The mass equation is

\[ \nabla \cdot \mathbf{u} = 0\ . \]

The momentum equations are

\[ \rho \frac{\partial \mathbf{u}}{\partial t} + \rho(\mathbf{u}\cdot \nabla) \mathbf{u} + \nabla p - \nabla \cdot \mathbf{\tau} = 0\ , \]

where the viscous stress tensor \(\mathbf{\tau}\) is

\[ \mathbf{\tau} = \mu_\textrm{eff}(\nabla + \nabla ^T)\mathbf{u} \]

and where \(\mu_\textrm{eff} = \mu + \mu_t\) is the effective dynamic viscosity composed of a molecular, \(\mu\), and a turbulent, \(\mu_t\), contribution. The former is defined according to the Viscosity models selected by the user, while the latter models diffusion from unresolved turbulent fluctuations accordint to the Boussinesq hypothesis, detailed in the Turbulence models section.
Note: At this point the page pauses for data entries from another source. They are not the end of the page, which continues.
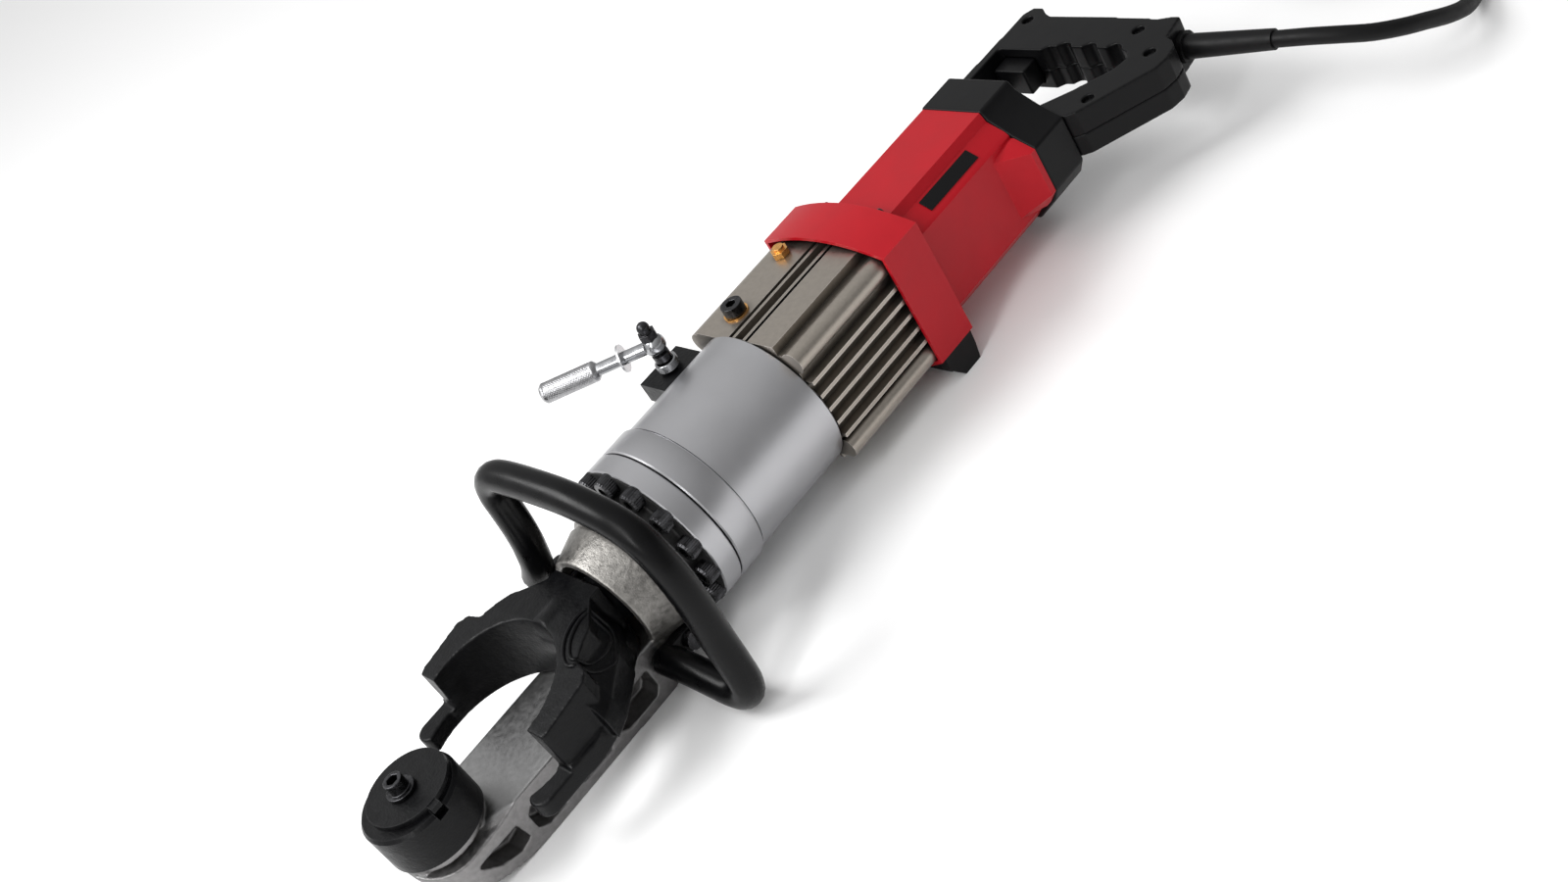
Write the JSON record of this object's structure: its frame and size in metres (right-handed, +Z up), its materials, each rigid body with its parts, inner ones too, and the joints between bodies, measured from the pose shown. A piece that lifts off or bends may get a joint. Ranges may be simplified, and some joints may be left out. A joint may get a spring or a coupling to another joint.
{
  "type": "rebar bender",
  "caption": "Portable electro-hydraulic rebar bender: sliding fork, forming roller, carrying bail, release lever, motor, D-handle and mains lead.",
  "frame": {"origin": "centre of the flat underside of the frame arm, on the surface that the tool stands on", "axes": "+X along the tool towards the rear handle, +Y to the left side seen from behind the roller, +Z up along the bending roller's axis"},
  "size_m": [0.9041, 0.3038, 0.1535],
  "materials": {
    "frame": "sand-cast, machined top face",
    "black_steel": "satin black oxide",
    "dark_screw": "dark satin",
    "barrel": "fine turned",
    "rod": "ground and chromed",
    "steel": "machined",
    "zinc": "bright zinc",
    "bronze": "turned",
    "brass": "turned",
    "copper": "wound",
    "alu": "cast and blasted",
    "red": "satin red paint",
    "black_plastic": "fine grain",
    "seal": "smooth",
    "cord": "smooth rubber",
    "bail": "matte black coat",
    "plate": "smooth"
  },
  "bodies": {
    "housing": {"frame": "frame", "forming_sleeve": "black_steel", "roller_cap": "black_steel", "roller_screw": "dark_screw", "rod_bush": "bronze", "cylinder_barrel": "barrel", "flange_screws": "dark_screw", "bail_handle": "bail", "bail_screws": "dark_screw", "valve_block": "black_steel", "pump_housing": "alu", "oil_plug": "dark_screw", "oil_plug_washer": "brass", "bleed_plug": "brass", "pump_bearings": "steel", "pump_plungers": "rod", "plunger_barrels": "steel", "gear_plate": "steel", "skirt": "red", "skirt_screws": "dark_screw", "motor_shell": "red", "label_plate": "plate", "stator": "copper", "motor_bearings": "steel", "carbon_brushes": "dark_screw", "end_cap": "black_plastic", "handle_upper": "black_plastic", "handle_lower": "black_plastic", "handle_screws": "dark_screw", "switch_body": "black_plastic", "cord_guard": "cord", "power_cord": "cord", "cord_coil": "cord", "cord_tail": "cord", "plug_body": "cord", "plug_pins": "zinc", "rear_foot": "black_plastic", "foot_screws": "dark_screw"},
    "fork_slide": {"bending_fork": "black_steel", "fork_screw": "dark_screw", "piston_rod": "rod", "piston": "steel", "piston_seals": "seal", "return_spring": "steel"},
    "valve_lever": {"valve_stem": "dark_screw", "lever_hub": "zinc", "lever_rod": "zinc", "lever_grip": "zinc", "lever_ring": "steel", "acorn_nut": "dark_screw", "detent_spring": "steel"},
    "rotor": {"armature": "copper", "commutator": "copper", "cooling_fan": "black_plastic"},
    "pump_drive": {"pump_shaft": "steel", "drive_gear": "steel"},
    "trigger": {"trigger": "black_plastic"}
  },
  "joints": [
    {"name": "fork_slide", "type": "slide", "parent": "housing", "child": "fork_slide", "axis": [-1, 0, 0], "range_m": [0, 0.052], "deforming": ["return_spring"]},
    {"name": "valve_lever_turn", "type": "hinge", "parent": "housing", "child": "valve_lever", "pos_m": [0.181, 0.044, 0.1104], "axis": [0, 0, -1], "range_deg": [0, 80]},
    {"name": "motor_spin", "type": "hinge", "parent": "housing", "child": "rotor", "pos_m": [0.353, 0, 0.056], "axis": [1, 0, 0], "continuous": true},
    {"name": "pump_spin", "type": "hinge", "parent": "housing", "child": "pump_drive", "pos_m": [0.283, 0, 0.0368], "axis": [1, 0, 0], "continuous": true},
    {"name": "trigger_press", "type": "slide", "parent": "housing", "child": "trigger", "axis": [1, 0, 0], "range_m": [0, 0.005], "stiffness_N_per_m": 1500, "springref_m": -0.004}
  ],
  "couplings": [
    {"joint": "pump_spin", "follows": "motor_spin", "ratio": -0.33333}
  ]
}
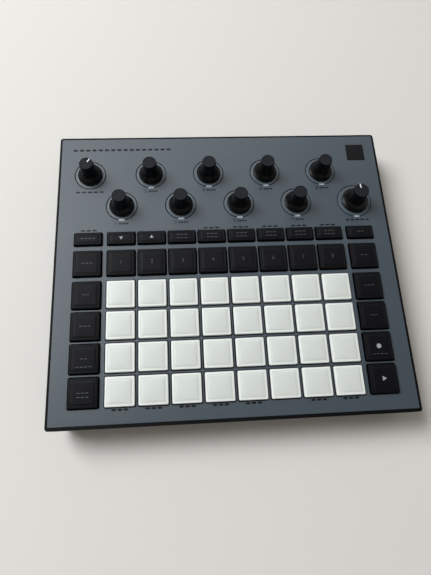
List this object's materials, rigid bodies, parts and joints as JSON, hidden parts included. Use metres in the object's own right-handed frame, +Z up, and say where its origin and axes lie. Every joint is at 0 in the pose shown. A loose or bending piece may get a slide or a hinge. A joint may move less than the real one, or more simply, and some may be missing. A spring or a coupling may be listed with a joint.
{
  "type": "drum machine",
  "caption": "Desktop drum machine: flat grey panel in a black tray with a grid of white pads, rows of square black buttons, tall flared knobs and rear sockets.",
  "frame": {"origin": "middle of the footprint, on the surface that the feet stand on", "axes": "+X to the player's right, +Y to the rear with the sockets, +Z up through the knobs"},
  "size_m": [0.24, 0.21, 0.045],
  "materials": {
    "white_silicone": "translucent matt silicone",
    "knob_rubber": "soft-touch matt black",
    "black_silicone": "matt black silicone",
    "black_plastic": "satin",
    "case_plastic": "fine texture",
    "panel_plastic": "fine satin grain",
    "clear_plastic": "frosted light guide",
    "board_laminate": "green solder mask",
    "mat_rubber": "matt",
    "control_metal": "stamped steel",
    "socket_plastic": "moulded black",
    "port_metal": "plated steel",
    "cell_wrap": "foil pouch",
    "foot_rubber": "matt",
    "screw_steel": "black oxide"
  },
  "bodies": {
    "case": {"audio_jacks": "socket_plastic", "base_case": "case_plastic", "battery": "cell_wrap", "case_screws": "screw_steel", "circuit_boards": "board_laminate", "key_mat": "mat_rubber", "light_windows": "clear_plastic", "midi_sockets": "socket_plastic", "mini_jacks": "socket_plastic", "rear_ports": "port_metal", "rotary_controls": "control_metal", "rubber_feet": "foot_rubber", "top_cover": "panel_plastic"},
    "volume_knob": {"volume_knob": "knob_rubber"},
    "filter_knob": {"filter_knob": "knob_rubber"},
    "macro_knob_1": {"macro_knob_1": "knob_rubber"},
    "macro_knob_2": {"macro_knob_2": "knob_rubber"},
    "macro_knob_3": {"macro_knob_3": "knob_rubber"},
    "macro_knob_4": {"macro_knob_4": "knob_rubber"},
    "macro_knob_5": {"macro_knob_5": "knob_rubber"},
    "macro_knob_6": {"macro_knob_6": "knob_rubber"},
    "macro_knob_7": {"macro_knob_7": "knob_rubber"},
    "macro_knob_8": {"macro_knob_8": "knob_rubber"},
    "function_row": {"function_row": "black_silicone"},
    "track_row": {"track_row": "black_silicone"},
    "left_column": {"left_column": "black_silicone"},
    "right_column": {"right_column": "black_silicone"},
    "power_button": {"power_button": "black_plastic"},
    "pad_row1_column1": {"pad_row1_column1": "white_silicone"},
    "pad_row1_column2": {"pad_row1_column2": "white_silicone"},
    "pad_row1_column3": {"pad_row1_column3": "white_silicone"},
    "pad_row1_column4": {"pad_row1_column4": "white_silicone"},
    "pad_row1_column5": {"pad_row1_column5": "white_silicone"},
    "pad_row1_column6": {"pad_row1_column6": "white_silicone"},
    "pad_row1_column7": {"pad_row1_column7": "white_silicone"},
    "pad_row1_column8": {"pad_row1_column8": "white_silicone"},
    "pad_row2_column1": {"pad_row2_column1": "white_silicone"},
    "pad_row2_column2": {"pad_row2_column2": "white_silicone"},
    "pad_row2_column3": {"pad_row2_column3": "white_silicone"},
    "pad_row2_column4": {"pad_row2_column4": "white_silicone"},
    "pad_row2_column5": {"pad_row2_column5": "white_silicone"},
    "pad_row2_column6": {"pad_row2_column6": "white_silicone"},
    "pad_row2_column7": {"pad_row2_column7": "white_silicone"},
    "pad_row2_column8": {"pad_row2_column8": "white_silicone"},
    "pad_row3_column1": {"pad_row3_column1": "white_silicone"},
    "pad_row3_column2": {"pad_row3_column2": "white_silicone"},
    "pad_row3_column3": {"pad_row3_column3": "white_silicone"},
    "pad_row3_column4": {"pad_row3_column4": "white_silicone"},
    "pad_row3_column5": {"pad_row3_column5": "white_silicone"},
    "pad_row3_column6": {"pad_row3_column6": "white_silicone"},
    "pad_row3_column7": {"pad_row3_column7": "white_silicone"},
    "pad_row3_column8": {"pad_row3_column8": "white_silicone"},
    "pad_row4_column1": {"pad_row4_column1": "white_silicone"},
    "pad_row4_column2": {"pad_row4_column2": "white_silicone"},
    "pad_row4_column3": {"pad_row4_column3": "white_silicone"},
    "pad_row4_column4": {"pad_row4_column4": "white_silicone"},
    "pad_row4_column5": {"pad_row4_column5": "white_silicone"},
    "pad_row4_column6": {"pad_row4_column6": "white_silicone"},
    "pad_row4_column7": {"pad_row4_column7": "white_silicone"},
    "pad_row4_column8": {"pad_row4_column8": "white_silicone"}
  },
  "joints": [
    {"name": "volume_knob_turn", "type": "hinge", "parent": "case", "child": "volume_knob", "pos_m": [-0.0971, 0.0732, 0.029], "axis": [0, 0, 1], "range_deg": [-115, 185]},
    {"name": "filter_knob_turn", "type": "hinge", "parent": "case", "child": "filter_knob", "pos_m": [0.0971, 0.0477, 0.029], "axis": [0, 0, 1], "range_deg": [-158, 142]},
    {"name": "macro_knob_1_turn", "type": "hinge", "parent": "case", "child": "macro_knob_1", "pos_m": [-0.0742, 0.0477, 0.029], "axis": [0, 0, 1], "continuous": true},
    {"name": "macro_knob_2_turn", "type": "hinge", "parent": "case", "child": "macro_knob_2", "pos_m": [-0.053, 0.0732, 0.029], "axis": [0, 0, 1], "continuous": true},
    {"name": "macro_knob_3_turn", "type": "hinge", "parent": "case", "child": "macro_knob_3", "pos_m": [-0.0318, 0.0477, 0.029], "axis": [0, 0, 1], "continuous": true},
    {"name": "macro_knob_4_turn", "type": "hinge", "parent": "case", "child": "macro_knob_4", "pos_m": [-0.0106, 0.0732, 0.029], "axis": [0, 0, 1], "continuous": true},
    {"name": "macro_knob_5_turn", "type": "hinge", "parent": "case", "child": "macro_knob_5", "pos_m": [0.0106, 0.0477, 0.029], "axis": [0, 0, 1], "continuous": true},
    {"name": "macro_knob_6_turn", "type": "hinge", "parent": "case", "child": "macro_knob_6", "pos_m": [0.0318, 0.0732, 0.029], "axis": [0, 0, 1], "continuous": true},
    {"name": "macro_knob_7_turn", "type": "hinge", "parent": "case", "child": "macro_knob_7", "pos_m": [0.053, 0.0477, 0.029], "axis": [0, 0, 1], "continuous": true},
    {"name": "macro_knob_8_turn", "type": "hinge", "parent": "case", "child": "macro_knob_8", "pos_m": [0.0742, 0.0732, 0.029], "axis": [0, 0, 1], "continuous": true},
    {"name": "function_row_press", "type": "slide", "parent": "case", "child": "function_row", "axis": [0, 0, -1], "range_m": [0, 0.0012], "stiffness_N_per_m": 1200, "springref_m": -0.0006},
    {"name": "track_row_press", "type": "slide", "parent": "case", "child": "track_row", "axis": [0, 0, -1], "range_m": [0, 0.0012], "stiffness_N_per_m": 1200, "springref_m": -0.0006},
    {"name": "left_column_press", "type": "slide", "parent": "case", "child": "left_column", "axis": [0, 0, -1], "range_m": [0, 0.0012], "stiffness_N_per_m": 1200, "springref_m": -0.0006},
    {"name": "right_column_press", "type": "slide", "parent": "case", "child": "right_column", "axis": [0, 0, -1], "range_m": [0, 0.0012], "stiffness_N_per_m": 1200, "springref_m": -0.0006},
    {"name": "power_button_press", "type": "slide", "parent": "case", "child": "power_button", "axis": [0, -1, 0], "range_m": [0, 0.001], "stiffness_N_per_m": 1200, "springref_m": -0.0005},
    {"name": "pad_row1_column1_press", "type": "slide", "parent": "case", "child": "pad_row1_column1", "axis": [0, 0, -1], "range_m": [0, 0.0008], "stiffness_N_per_m": 1500, "springref_m": -0.0005},
    {"name": "pad_row1_column2_press", "type": "slide", "parent": "case", "child": "pad_row1_column2", "axis": [0, 0, -1], "range_m": [0, 0.0008], "stiffness_N_per_m": 1500, "springref_m": -0.0005},
    {"name": "pad_row1_column3_press", "type": "slide", "parent": "case", "child": "pad_row1_column3", "axis": [0, 0, -1], "range_m": [0, 0.0008], "stiffness_N_per_m": 1500, "springref_m": -0.0005},
    {"name": "pad_row1_column4_press", "type": "slide", "parent": "case", "child": "pad_row1_column4", "axis": [0, 0, -1], "range_m": [0, 0.0008], "stiffness_N_per_m": 1500, "springref_m": -0.0005},
    {"name": "pad_row1_column5_press", "type": "slide", "parent": "case", "child": "pad_row1_column5", "axis": [0, 0, -1], "range_m": [0, 0.0008], "stiffness_N_per_m": 1500, "springref_m": -0.0005},
    {"name": "pad_row1_column6_press", "type": "slide", "parent": "case", "child": "pad_row1_column6", "axis": [0, 0, -1], "range_m": [0, 0.0008], "stiffness_N_per_m": 1500, "springref_m": -0.0005},
    {"name": "pad_row1_column7_press", "type": "slide", "parent": "case", "child": "pad_row1_column7", "axis": [0, 0, -1], "range_m": [0, 0.0008], "stiffness_N_per_m": 1500, "springref_m": -0.0005},
    {"name": "pad_row1_column8_press", "type": "slide", "parent": "case", "child": "pad_row1_column8", "axis": [0, 0, -1], "range_m": [0, 0.0008], "stiffness_N_per_m": 1500, "springref_m": -0.0005},
    {"name": "pad_row2_column1_press", "type": "slide", "parent": "case", "child": "pad_row2_column1", "axis": [0, 0, -1], "range_m": [0, 0.0008], "stiffness_N_per_m": 1500, "springref_m": -0.0005},
    {"name": "pad_row2_column2_press", "type": "slide", "parent": "case", "child": "pad_row2_column2", "axis": [0, 0, -1], "range_m": [0, 0.0008], "stiffness_N_per_m": 1500, "springref_m": -0.0005},
    {"name": "pad_row2_column3_press", "type": "slide", "parent": "case", "child": "pad_row2_column3", "axis": [0, 0, -1], "range_m": [0, 0.0008], "stiffness_N_per_m": 1500, "springref_m": -0.0005},
    {"name": "pad_row2_column4_press", "type": "slide", "parent": "case", "child": "pad_row2_column4", "axis": [0, 0, -1], "range_m": [0, 0.0008], "stiffness_N_per_m": 1500, "springref_m": -0.0005},
    {"name": "pad_row2_column5_press", "type": "slide", "parent": "case", "child": "pad_row2_column5", "axis": [0, 0, -1], "range_m": [0, 0.0008], "stiffness_N_per_m": 1500, "springref_m": -0.0005},
    {"name": "pad_row2_column6_press", "type": "slide", "parent": "case", "child": "pad_row2_column6", "axis": [0, 0, -1], "range_m": [0, 0.0008], "stiffness_N_per_m": 1500, "springref_m": -0.0005},
    {"name": "pad_row2_column7_press", "type": "slide", "parent": "case", "child": "pad_row2_column7", "axis": [0, 0, -1], "range_m": [0, 0.0008], "stiffness_N_per_m": 1500, "springref_m": -0.0005},
    {"name": "pad_row2_column8_press", "type": "slide", "parent": "case", "child": "pad_row2_column8", "axis": [0, 0, -1], "range_m": [0, 0.0008], "stiffness_N_per_m": 1500, "springref_m": -0.0005},
    {"name": "pad_row3_column1_press", "type": "slide", "parent": "case", "child": "pad_row3_column1", "axis": [0, 0, -1], "range_m": [0, 0.0008], "stiffness_N_per_m": 1500, "springref_m": -0.0005},
    {"name": "pad_row3_column2_press", "type": "slide", "parent": "case", "child": "pad_row3_column2", "axis": [0, 0, -1], "range_m": [0, 0.0008], "stiffness_N_per_m": 1500, "springref_m": -0.0005},
    {"name": "pad_row3_column3_press", "type": "slide", "parent": "case", "child": "pad_row3_column3", "axis": [0, 0, -1], "range_m": [0, 0.0008], "stiffness_N_per_m": 1500, "springref_m": -0.0005},
    {"name": "pad_row3_column4_press", "type": "slide", "parent": "case", "child": "pad_row3_column4", "axis": [0, 0, -1], "range_m": [0, 0.0008], "stiffness_N_per_m": 1500, "springref_m": -0.0005},
    {"name": "pad_row3_column5_press", "type": "slide", "parent": "case", "child": "pad_row3_column5", "axis": [0, 0, -1], "range_m": [0, 0.0008], "stiffness_N_per_m": 1500, "springref_m": -0.0005},
    {"name": "pad_row3_column6_press", "type": "slide", "parent": "case", "child": "pad_row3_column6", "axis": [0, 0, -1], "range_m": [0, 0.0008], "stiffness_N_per_m": 1500, "springref_m": -0.0005},
    {"name": "pad_row3_column7_press", "type": "slide", "parent": "case", "child": "pad_row3_column7", "axis": [0, 0, -1], "range_m": [0, 0.0008], "stiffness_N_per_m": 1500, "springref_m": -0.0005},
    {"name": "pad_row3_column8_press", "type": "slide", "parent": "case", "child": "pad_row3_column8", "axis": [0, 0, -1], "range_m": [0, 0.0008], "stiffness_N_per_m": 1500, "springref_m": -0.0005},
    {"name": "pad_row4_column1_press", "type": "slide", "parent": "case", "child": "pad_row4_column1", "axis": [0, 0, -1], "range_m": [0, 0.0008], "stiffness_N_per_m": 1500, "springref_m": -0.0005},
    {"name": "pad_row4_column2_press", "type": "slide", "parent": "case", "child": "pad_row4_column2", "axis": [0, 0, -1], "range_m": [0, 0.0008], "stiffness_N_per_m": 1500, "springref_m": -0.0005},
    {"name": "pad_row4_column3_press", "type": "slide", "parent": "case", "child": "pad_row4_column3", "axis": [0, 0, -1], "range_m": [0, 0.0008], "stiffness_N_per_m": 1500, "springref_m": -0.0005},
    {"name": "pad_row4_column4_press", "type": "slide", "parent": "case", "child": "pad_row4_column4", "axis": [0, 0, -1], "range_m": [0, 0.0008], "stiffness_N_per_m": 1500, "springref_m": -0.0005},
    {"name": "pad_row4_column5_press", "type": "slide", "parent": "case", "child": "pad_row4_column5", "axis": [0, 0, -1], "range_m": [0, 0.0008], "stiffness_N_per_m": 1500, "springref_m": -0.0005},
    {"name": "pad_row4_column6_press", "type": "slide", "parent": "case", "child": "pad_row4_column6", "axis": [0, 0, -1], "range_m": [0, 0.0008], "stiffness_N_per_m": 1500, "springref_m": -0.0005},
    {"name": "pad_row4_column7_press", "type": "slide", "parent": "case", "child": "pad_row4_column7", "axis": [0, 0, -1], "range_m": [0, 0.0008], "stiffness_N_per_m": 1500, "springref_m": -0.0005},
    {"name": "pad_row4_column8_press", "type": "slide", "parent": "case", "child": "pad_row4_column8", "axis": [0, 0, -1], "range_m": [0, 0.0008], "stiffness_N_per_m": 1500, "springref_m": -0.0005}
  ]
}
Base flow equations (incompressible)

We consider the flow field to be comprised of a time-invariant base flow, which can be either a time-averaged solution or a fixed point solution of the Navier–Stokes equations, and the perturbation, such that

\[ \mathbf{q}(\mathbf{x},t) = \overline{\mathbf{q}}(\mathbf{x})+\mathbf{q}'(\mathbf{x},t), \qquad \mathbf{q}=[\mathbf u,p]^{T} \ . \]

Inserting this into the Navier–Stokes equations and taking the time-average we get the base flow equations.

The mass equation is

\[ \nabla \cdot \overline{\mathbf{u}} = 0\ . \]

The momentum equations are

\[ \rho(\overline{\mathbf{u}}\cdot \nabla) \overline{\mathbf{u}} + \nabla \overline{p} - \nabla \cdot \overline{\mathbf{\tau}} = 0\ , \]

where the mean viscous stress tensor \(\overline{\mathbf{\tau}}\) is

\[ \overline{\mathbf{\tau}} = \overline{\mu}_\textrm{eff}(\nabla + \nabla ^T)\overline{\mathbf{u}}\ . \]

Weak form of the incompressible base flow equations

Note

The weak form of the incompressible nonlinear base flow equations is only implicitly included in the generalized compressible form of the Navier–Stokes equations (see below) and is, therefore, not stated here.

Linearized incompressible Navier–Stokes equations

The mass equation is

\[ \nabla \cdot \mathbf{u}' = 0\ . \]

The momentum equations are

\[ \rho \frac{\partial \mathbf{u}'}{\partial t} + \rho [(\overline{\mathbf{u}}\cdot \nabla) \mathbf{u}' + (\mathbf{u}' \cdot \nabla) \overline{\mathbf{u}}] + \nabla p' - \nabla \cdot \mathbf{\tau}' = 0\ , \]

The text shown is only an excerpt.